## TASK INSTRUCTIONS
In full and without alteration, repeat the material.

■ ■ ■ ■ ■

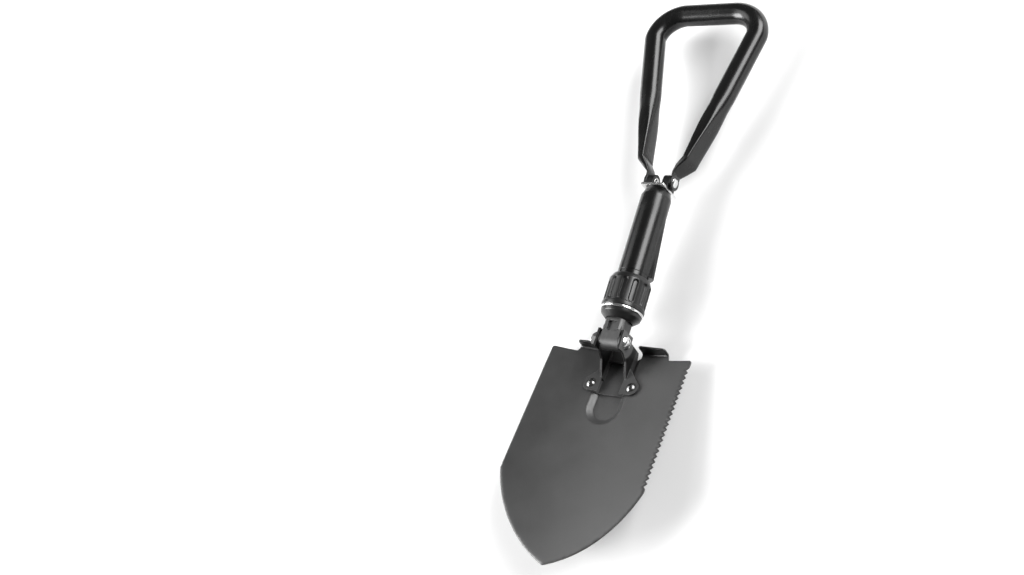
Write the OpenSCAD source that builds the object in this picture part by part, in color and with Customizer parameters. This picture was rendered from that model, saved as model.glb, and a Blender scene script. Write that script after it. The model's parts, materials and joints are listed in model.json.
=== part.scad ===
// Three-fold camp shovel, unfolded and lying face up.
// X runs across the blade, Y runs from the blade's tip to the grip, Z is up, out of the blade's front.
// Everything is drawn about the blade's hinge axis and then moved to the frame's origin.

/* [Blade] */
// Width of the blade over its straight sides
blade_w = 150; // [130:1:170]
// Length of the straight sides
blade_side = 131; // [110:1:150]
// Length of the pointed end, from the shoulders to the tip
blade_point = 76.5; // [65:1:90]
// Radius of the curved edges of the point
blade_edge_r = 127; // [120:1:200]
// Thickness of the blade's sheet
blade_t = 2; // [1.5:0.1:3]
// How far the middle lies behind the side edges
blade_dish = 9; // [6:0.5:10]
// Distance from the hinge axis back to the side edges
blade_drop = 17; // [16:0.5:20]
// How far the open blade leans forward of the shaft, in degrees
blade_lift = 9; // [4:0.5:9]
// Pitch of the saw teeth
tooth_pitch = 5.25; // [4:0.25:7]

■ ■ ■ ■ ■

## FULL RESPONSE
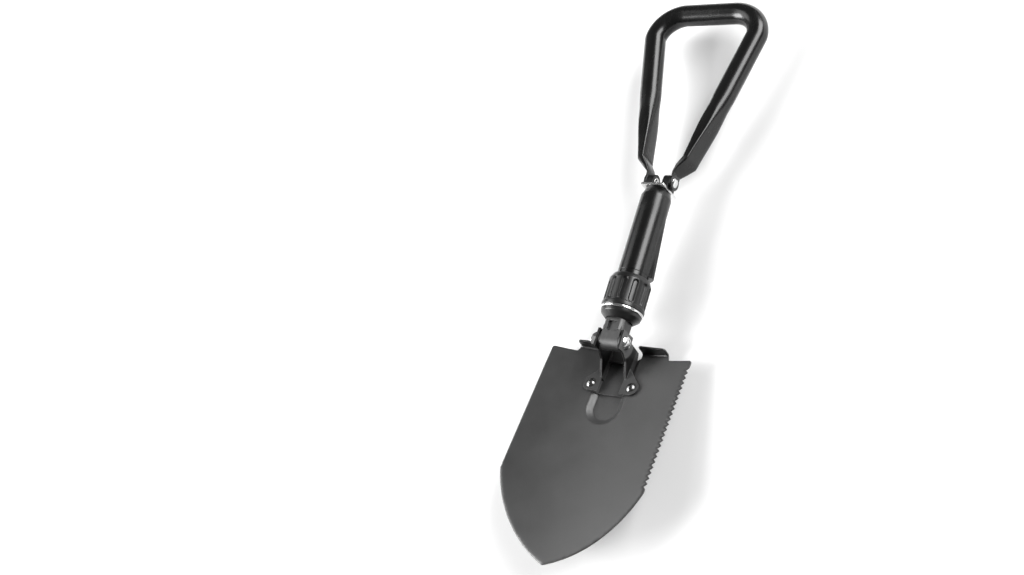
Write the OpenSCAD source that builds the object in this picture part by part, in color and with Customizer parameters. This picture was rendered from that model, saved as model.glb, and a Blender scene script. Write that script after it. The model's parts, materials and joints are listed in model.json.
=== part.scad ===
// Three-fold camp shovel, unfolded and lying face up.
// X runs across the blade, Y runs from the blade's tip to the grip, Z is up, out of the blade's front.
// Everything is drawn about the blade's hinge axis and then moved to the frame's origin.

/* [Blade] */
// Width of the blade over its straight sides
blade_w = 150; // [130:1:170]
// Length of the straight sides
blade_side = 131; // [110:1:150]
// Length of the pointed end, from the shoulders to the tip
blade_point = 76.5; // [65:1:90]
// Radius of the curved edges of the point
blade_edge_r = 127; // [120:1:200]
// Thickness of the blade's sheet
blade_t = 2; // [1.5:0.1:3]
// How far the middle lies behind the side edges
blade_dish = 9; // [6:0.5:10]
// Distance from the hinge axis back to the side edges
blade_drop = 17; // [16:0.5:20]
// How far the open blade leans forward of the shaft, in degrees
blade_lift = 9; // [4:0.5:9]
// Pitch of the saw teeth
tooth_pitch = 5.25; // [4:0.25:7]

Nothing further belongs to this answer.